Easter Vertigo

Meniere's

The migraine crept up on me over the course of yesterday evening. I chalked it up to bad weather. Low cloud cover and high pressure tends to make my eyeballs and sinuses ache and the migraine slowly presented itself out of those minor irritations over the late hours of the evening.

I eventually gave up on my attempts to distract myself with playing World of Warcraft, and went downstairs to fix a late snack. I wasn’t hungry but knew I needed to eat something before taking my drugs and going to bed. I hadn’t eaten anything since about noon.

While my snack was heating up in the nuker I went and took my traditional cocktail of migraine drugs. Two ibuprofen, two acetaminophen, pseudoephedrine, guaifenesin and Claritin. As bad as I felt, I kept the dose down to two ibuprofen instead of four. I have been cautioned about overdosing on ibuprofen several times now, even though I’ve known pain sufferers who took as many as ten at a time. So just two ibuprofen instead of four.

When I went back to the nuker (microwave ovens have always been nukers in this household) to check on my low sodium pot pie, the world violently started to spin to the left. It happened so suddenly that I almost missed catching myself on the countertop.

“No, no, NO” I told the world, but it didn’t listen. I couldn’t track anything visually. I felt around for the stop button on the nuker and then felt my way back into the bedroom to get my Xanax, the only treatment that I’ve found can quell rotational vertigo when it strikes.

The wife was at the hospital still recovering from her latest surgery. I’m without my partner in crime today. There will be no cheating the gods of vertigo this time, and it felt like it was going to be one of my worse experiences with the symptom.

I had to shake several bottles before I felt the weight I was looking for, and then I double checked the label. It took four tries before I could make out the name on it. Alp. Alpro. Alprazolam. That’s the Xanax. So I took one.

I felt around for the controls for the bed and then got in it and tried to make the Catbus plushy that I focus on when the world starts spinning stop dancing back and forth in front of me. It was leering at me, not grinning. It also wouldn’t hold still.

When someone finally came to check on me I begged for a promethazine and then I passed out after taking it. Clothes on, no CPAP, no nothing.

I came to breifly at six am and did my own version of an Easter egg hunt. I was starving. Where was the food I’d left in the nuker? I reheated it, ate it, took the remainder of my normal daily drugs from the night before along with a second Xanax just to make sure, and passed back out again.
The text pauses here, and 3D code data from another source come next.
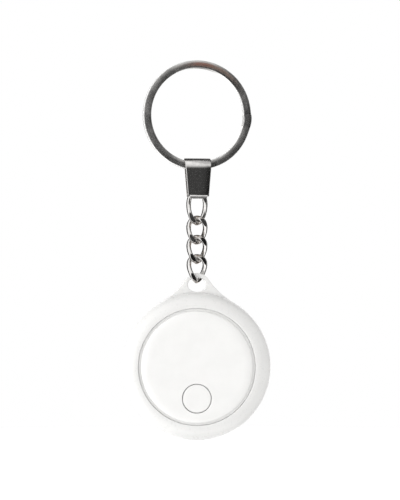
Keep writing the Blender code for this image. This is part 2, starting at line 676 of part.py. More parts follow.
def make_door(place):
    """Round battery door: flange with a seal groove, hollow plug, three bayonet lugs, coin slot."""
    groove_in = 12.7 * MM
    face_bevel = 0.2 * MM
    plug_y = 1.45 * MM
    pocket = 10.9 * MM
    profile = [(0, REAR_Y), (DOOR_RADIUS - face_bevel, REAR_Y), (DOOR_RADIUS, REAR_Y - face_bevel),
               (groove_in, REAR_Y - face_bevel), (groove_in, 3.18 * MM), (DOOR_RADIUS, 3.18 * MM),
               (DOOR_RADIUS, DOOR_LEDGE_Y + 0.06 * MM), (DOOR_PLUG_RADIUS, DOOR_LEDGE_Y + 0.06 * MM),
               (DOOR_PLUG_RADIUS, plug_y), (pocket, plug_y), (pocket, 2.65 * MM), (0, 2.65 * MM)]
    door = make_object("battery_door", spun(profile), "white_case", place)
    for number, angle in enumerate(DOOR_LUG_ANGLES):
        lug = wedge(DOOR_PLUG_RADIUS - 0.3 * MM, DOOR_LUG_RADIUS, plug_y + 0.03 * MM, 2.0 * MM, angle,
                    DOOR_LUG_SPAN)
        boolean(door, make_object(f"door_lug_shape_{number}", lug, "white_case", place), "UNION")
    slot = block((11 * MM, 1.2 * MM, 1.7 * MM), (0, REAR_Y, 0))
    boolean(door, make_object("coin_slot_shape", slot, "white_case", place), "DIFFERENCE")
    seal = arc((12.97 * MM, 3.415 * MM), (0.19 * MM, 0.19 * MM), 0, SPAN, 6)[:-1]
    return door, make_object("door_seal", spun(seal, 36), "seal_rubber", place)


def make_screws(place):
    """Three identical case screws, from the back through the rear bosses into the front ones."""
    recess = 0.45 * MM
    profile = [(0, -1.9 * MM), (SCREW_SHANK, -1.9 * MM), (SCREW_SHANK, 3.12 * MM), (SCREW_HEAD, 3.12 * MM),
               (SCREW_HEAD, 3.5 * MM), (SCREW_HEAD - 0.25 * MM, 3.7 * MM), (recess, 3.7 * MM),
               (recess, 3.35 * MM), (0, 3.35 * MM)]
    screws = []
    for number, angle in enumerate(SCREW_ANGLES):
        x, z = on_circle(SCREW_CIRCLE, angle)
        screws.append(make_object(f"case_screw_{number + 1}", spun(profile, 16), "screw_steel",
                                  (x, 0, place[2] + z)))
    return screws


# ---------------------------------------------------------------- assembly
def main():
    clear_scene()
    make_split_ring()
    heights = chain_heights()
    tag_z = tag_middle_z()
    place = (0, 0, tag_z)

    bail_pivot = make_pivot("bail_pivot", (0, 0, BAIL_Z))
    attach(make_bail(), bail_pivot)
    parent = bail_pivot
    for number, link in enumerate(make_chain()):
        middle_z, half_height = heights[number]
        pivot = make_pivot(f"link_{number + 1}_pivot", (0, 0, middle_z + half_height), parent)
        attach(link, pivot)
        parent = pivot
    web_z = tag_z + (LUG_HEAD_Z + LUG_HEAD_RADIUS + HOLE_Z + HOLE_HALF_HEIGHT) / 2
    tag_pivot = make_pivot("tag_pivot", (0, 0, web_z), parent)

    body, plunger = make_switch(place)
    door, seal = make_door(place)
    pieces = [make_rear_case(place), make_front_case(place), make_face_cover(place)]
    pieces += [make_board(place), body]
    pieces += make_board_parts(place) + make_sounder(place) + make_cell(place) + make_contacts(place)
    pieces += make_screws(place)
    for piece in pieces:
        attach(piece, tag_pivot)
    button_pivot = make_pivot("button_pivot", (0, 0, tag_z + BUTTON_Z), tag_pivot)
    attach(make_button(place), button_pivot)
    attach(plunger, button_pivot)
    door_pivot = make_pivot("door_pivot", place, tag_pivot)
    attach(door, door_pivot)
    attach(seal, door_pivot)


main()
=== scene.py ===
"""Looks of a round bluetooth tracker tag that hangs from a split ring by a short curb chain.

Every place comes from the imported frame: its joints and the boxes of its nodes. The sizes that the
boxes don't give are named values, in metres. Each mesh stands in the row frame, so its object
coordinates are the row frame's own at rest.
"""

import json
from math import atan2, copysign, cos, pi, radians, sin, sqrt, tanh, tau

import bmesh
import bpy
from mathutils import Matrix, Vector


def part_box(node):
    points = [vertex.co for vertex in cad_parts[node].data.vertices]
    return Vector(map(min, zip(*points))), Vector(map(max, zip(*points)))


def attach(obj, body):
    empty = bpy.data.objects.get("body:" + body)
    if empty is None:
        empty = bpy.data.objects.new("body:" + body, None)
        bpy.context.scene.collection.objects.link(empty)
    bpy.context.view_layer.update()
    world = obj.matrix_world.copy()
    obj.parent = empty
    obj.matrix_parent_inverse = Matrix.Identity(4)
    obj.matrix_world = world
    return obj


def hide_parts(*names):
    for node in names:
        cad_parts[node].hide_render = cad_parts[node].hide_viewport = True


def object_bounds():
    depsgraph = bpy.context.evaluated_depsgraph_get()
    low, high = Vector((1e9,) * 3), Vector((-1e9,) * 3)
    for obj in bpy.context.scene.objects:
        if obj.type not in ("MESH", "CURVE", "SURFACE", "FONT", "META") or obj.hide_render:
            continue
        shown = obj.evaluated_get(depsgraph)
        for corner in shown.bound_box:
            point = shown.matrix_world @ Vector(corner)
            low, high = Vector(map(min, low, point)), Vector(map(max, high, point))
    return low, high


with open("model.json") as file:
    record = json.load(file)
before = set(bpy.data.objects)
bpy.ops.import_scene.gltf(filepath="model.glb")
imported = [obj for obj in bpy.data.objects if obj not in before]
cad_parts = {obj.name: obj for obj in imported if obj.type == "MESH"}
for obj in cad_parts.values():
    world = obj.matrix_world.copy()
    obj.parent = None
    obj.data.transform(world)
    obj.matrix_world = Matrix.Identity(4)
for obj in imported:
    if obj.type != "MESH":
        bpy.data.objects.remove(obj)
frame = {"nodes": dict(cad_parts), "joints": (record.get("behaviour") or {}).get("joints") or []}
cad_low, cad_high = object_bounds()

MM = 0.001
QUARTER = pi / 2


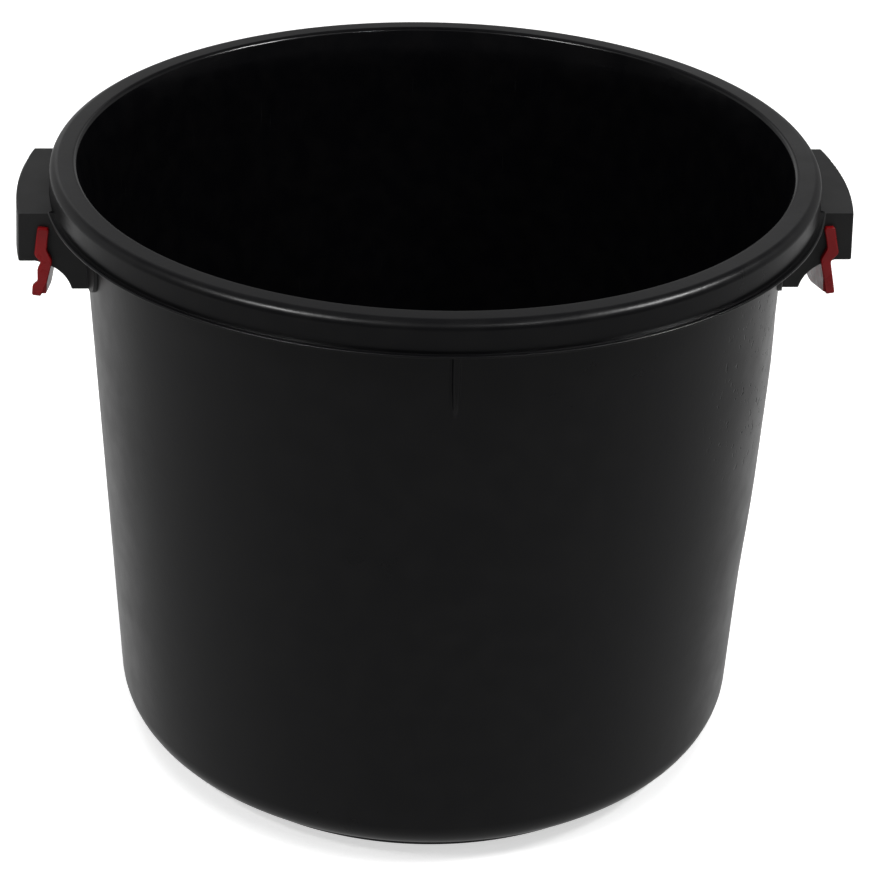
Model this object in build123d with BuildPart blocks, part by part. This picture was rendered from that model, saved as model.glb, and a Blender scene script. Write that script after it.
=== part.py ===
from build123d import *
import os
from math import radians, sqrt, tan

# Mortar mixing tub: a moulded black shell with an inverted-U rim and a foot ring, two carrying
# handles screwed up under its rim, and a red lock lever on two steel stub pins in each handle.
# Millimetres, +Z up, origin at the centre of the base, handles on -X and +X.

os.makedirs("parts", exist_ok=True)

# Shell, driving dimensions
rim_z = 443.0
base_z = 10.0
wall_thickness = 3.4
floor_thickness = 4.0
wall_foot_radius = 230.6
wall_lip_radius = 244.5
heel_radius = 26.0
foot_ring_radius = 205.0
foot_ring_width = 5.5

# Rim: a flared mouth, a flat top, a skirt with a little draft and a thin lip at its foot
mouth_radius = 246.6
mouth_flare_height = 21.0
mouth_rounding = 3.6
rim_radius = 264.7
rim_thickness = 3.4
shoulder_rounding = 6.2
skirt_draft = 0.5
lip_radius = 269.3
lip_thickness = 2.0
lip_drop = 20.2
lip_gap_half_angle = 12.2
lip_bead = 0.4

# Moulded rib on the wall below the lip, front and back
rib_width = 6.4
rib_length = 58.0
rib_height = 3.0
rib_foot_sink = 0.2

# Handle
handle_half_length = 56.5
handle_radius = 288.0
handle_draft = 2.0
handle_drop = lip_drop + lip_thickness + 0.1
handle_thickness = 4.0
grip_height = 35.2
bracket_drop = 78.0
bracket_top_x = 273.0
throat_top_x = 266.0
throat_top_drop = 2.4
throat_waist_x = 254.9
throat_waist_drop = 67.8
throat_foot_x = 250.0
grip_edge_x = 262.5
flange_thickness = 2.4
flange_half_length = 80.0
flange_rounding = 23.0
seat_gap = 0.1
edge_rounding = 1.4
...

Now it is 4:04 again. I barely know who I am or what I will be capable of today. I won’t be driving to the hospital to pick up the Wife. It’s Easter. She can’t get her required pain pills after surgery because the pharmacies are closed. Aside from which, I doubt I could get there without crashing the car several times.

Happy Easter everyone!

Postscript

The Cedar Fever woes have continued onto the verge of May. I still feel like every breath is accompanied with a tickling sensation, pretty much every day. I can ignore it until that one breath where I feel like I have to struggle just to get air in my lungs. Twice I’ve had to give up trying to sleep until some extra medication kicked in because I was just too congested to sleep, both in the lungs and in the sinuses. It’s a wonder that I’ve only had one major vertigo attack this season.

My friend Xanax has saved me from a few minor ones as well as making the major one less hellish. I’m going to have to get a refill. I hope the doctors don’t give me crap about it.